Work to be completed:
Give every entry again, word for word.

Material for this task:

---------------

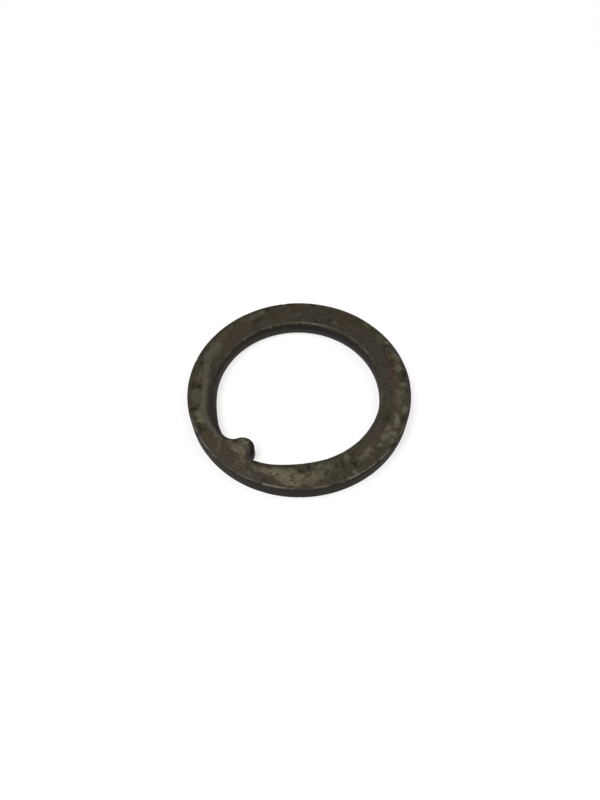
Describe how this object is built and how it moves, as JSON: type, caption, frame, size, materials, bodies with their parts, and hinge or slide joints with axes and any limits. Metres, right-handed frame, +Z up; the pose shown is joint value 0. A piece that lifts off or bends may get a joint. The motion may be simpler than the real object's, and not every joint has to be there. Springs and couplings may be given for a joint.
{
  "type": "thrust washer",
  "caption": "Flat steel thrust washer with a half-round locating nub in its bore, relieved on both sides of the nub.",
  "frame": {"origin": "centre of the outer circle, on the bottom face", "axes": "+Z up through the bore; the locating nub lies on the -Y side"},
  "size_m": [0.06, 0.06, 0.0047],
  "materials": {
    "worn_steel": "oil-darkened and stained plain steel, worn lighter along its edges"
  },
  "bodies": {
    "root": {"thrust_washer": "worn_steel"}
  },
  "joints": []
}
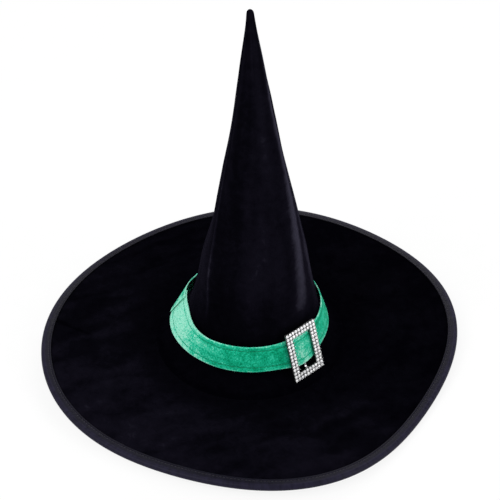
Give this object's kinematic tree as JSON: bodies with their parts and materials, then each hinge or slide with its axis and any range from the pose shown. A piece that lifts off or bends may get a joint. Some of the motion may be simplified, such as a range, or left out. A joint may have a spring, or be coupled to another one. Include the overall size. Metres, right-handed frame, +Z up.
{
  "type": "witch hat",
  "caption": "Pointed cone hat with a wide wired brim, a loose velvet band that lifts off, and a rhinestone slide buckle that travels along the band.",
  "frame": {"origin": "centre of the head opening, level with the seam between crown and brim", "axes": "+Z up along the crown, -Y the wearer's front, +X to the right of someone looking at the front"},
  "size_m": [0.4225, 0.4236, 0.3831],
  "materials": {
    "black_velvet": "velvet pile",
    "interlining": "stiff woven",
    "lining_cloth": "smooth lining cloth",
    "satin_binding": "satin ribbon",
    "ribbon": "ribbed ribbon",
    "spring_steel": "drawn wire",
    "green_velvet": "velvet pile",
    "green_thread": "sewing thread",
    "silver_plate": "bright plate",
    "rhinestone": "faceted"
  },
  "bodies": {
    "hat": {"crown_velvet": "black_velvet", "crown_interlining": "interlining", "crown_lining": "lining_cloth", "crown_back_seam_allowances": "black_velvet", "brim_top_velvet": "black_velvet", "brim_stiffener": "interlining", "brim_underside": "black_velvet", "brim_binding": "satin_binding", "brim_wire": "spring_steel", "wire_ferrule": "spring_steel", "sweatband": "ribbon", "opening_tape": "ribbon"},
    "hatband": {"hatband_strip": "green_velvet", "hatband_backing": "interlining", "hatband_tack_stitches": "green_thread"},
    "buckle": {"buckle_frame": "silver_plate", "buckle_centre_bar": "silver_plate", "setting_prongs": "silver_plate", "rhinestones_outer_row": "rhinestone", "rhinestones_inner_row": "rhinestone"}
  },
  "joints": [
    {"name": "hatband_lift", "type": "slide", "parent": "hat", "child": "hatband", "axis": [0, 0, 1], "range_m": [0, 0.36]},
    {"name": "buckle_slide", "type": "hinge", "parent": "hatband", "child": "buckle", "pos_m": [0.0003, 0, 0.03], "axis": [0, 0, 1], "range_deg": [-47, 170]}
  ]
}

---------------

Reply:
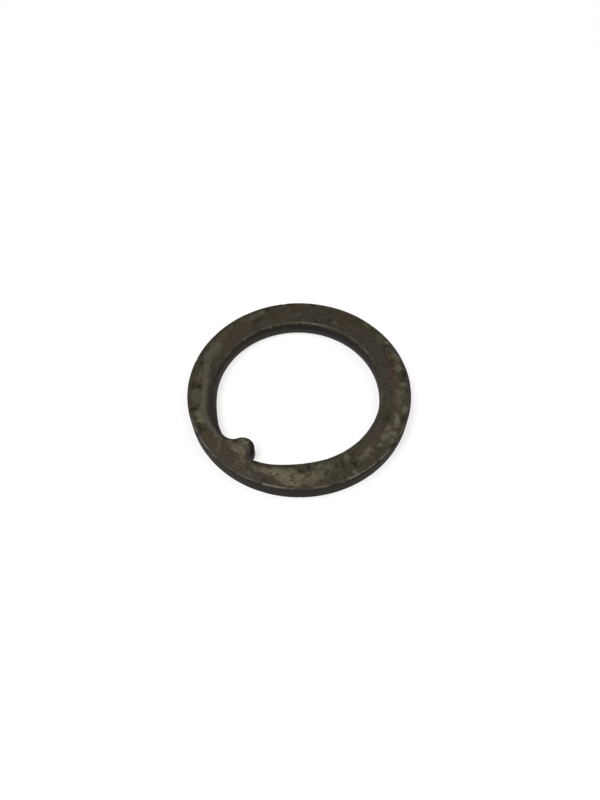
Describe how this object is built and how it moves, as JSON: type, caption, frame, size, materials, bodies with their parts, and hinge or slide joints with axes and any limits. Metres, right-handed frame, +Z up; the pose shown is joint value 0. A piece that lifts off or bends may get a joint. The motion may be simpler than the real object's, and not every joint has to be there. Springs and couplings may be given for a joint.
{
  "type": "thrust washer",
  "caption": "Flat steel thrust washer with a half-round locating nub in its bore, relieved on both sides of the nub.",
  "frame": {"origin": "centre of the outer circle, on the bottom face", "axes": "+Z up through the bore; the locating nub lies on the -Y side"},
  "size_m": [0.06, 0.06, 0.0047],
  "materials": {
    "worn_steel": "oil-darkened and stained plain steel, worn lighter along its edges"
  },
  "bodies": {
    "root": {"thrust_washer": "worn_steel"}
  },
  "joints": []
}
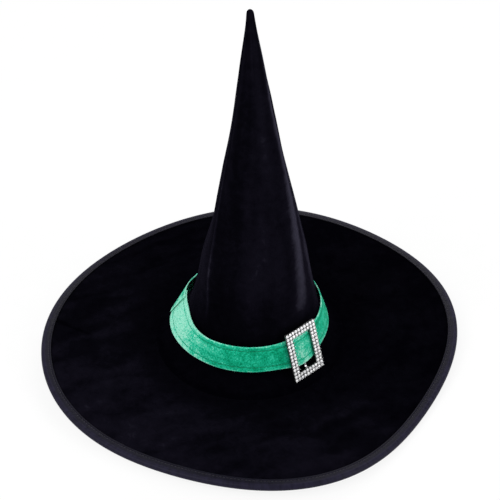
Give this object's kinematic tree as JSON: bodies with their parts and materials, then each hinge or slide with its axis and any range from the pose shown. A piece that lifts off or bends may get a joint. Some of the motion may be simplified, such as a range, or left out. A joint may have a spring, or be coupled to another one. Include the overall size. Metres, right-handed frame, +Z up.
{
  "type": "witch hat",
  "caption": "Pointed cone hat with a wide wired brim, a loose velvet band that lifts off, and a rhinestone slide buckle that travels along the band.",
  "frame": {"origin": "centre of the head opening, level with the seam between crown and brim", "axes": "+Z up along the crown, -Y the wearer's front, +X to the right of someone looking at the front"},
  "size_m": [0.4225, 0.4236, 0.3831],
  "materials": {
    "black_velvet": "velvet pile",
    "interlining": "stiff woven",
    "lining_cloth": "smooth lining cloth",
    "satin_binding": "satin ribbon",
    "ribbon": "ribbed ribbon",
    "spring_steel": "drawn wire",
    "green_velvet": "velvet pile",
    "green_thread": "sewing thread",
    "silver_plate": "bright plate",
    "rhinestone": "faceted"
  },
  "bodies": {
    "hat": {"crown_velvet": "black_velvet", "crown_interlining": "interlining", "crown_lining": "lining_cloth", "crown_back_seam_allowances": "black_velvet", "brim_top_velvet": "black_velvet", "brim_stiffener": "interlining", "brim_underside": "black_velvet", "brim_binding": "satin_binding", "brim_wire": "spring_steel", "wire_ferrule": "spring_steel", "sweatband": "ribbon", "opening_tape": "ribbon"},
    "hatband": {"hatband_strip": "green_velvet", "hatband_backing": "interlining", "hatband_tack_stitches": "green_thread"},
    "buckle": {"buckle_frame": "silver_plate", "buckle_centre_bar": "silver_plate", "setting_prongs": "silver_plate", "rhinestones_outer_row": "rhinestone", "rhinestones_inner_row": "rhinestone"}
  },
  "joints": [
    {"name": "hatband_lift", "type": "slide", "parent": "hat", "child": "hatband", "axis": [0, 0, 1], "range_m": [0, 0.36]},
    {"name": "buckle_slide", "type": "hinge", "parent": "hatband", "child": "buckle", "pos_m": [0.0003, 0, 0.03], "axis": [0, 0, 1], "range_deg": [-47, 170]}
  ]
}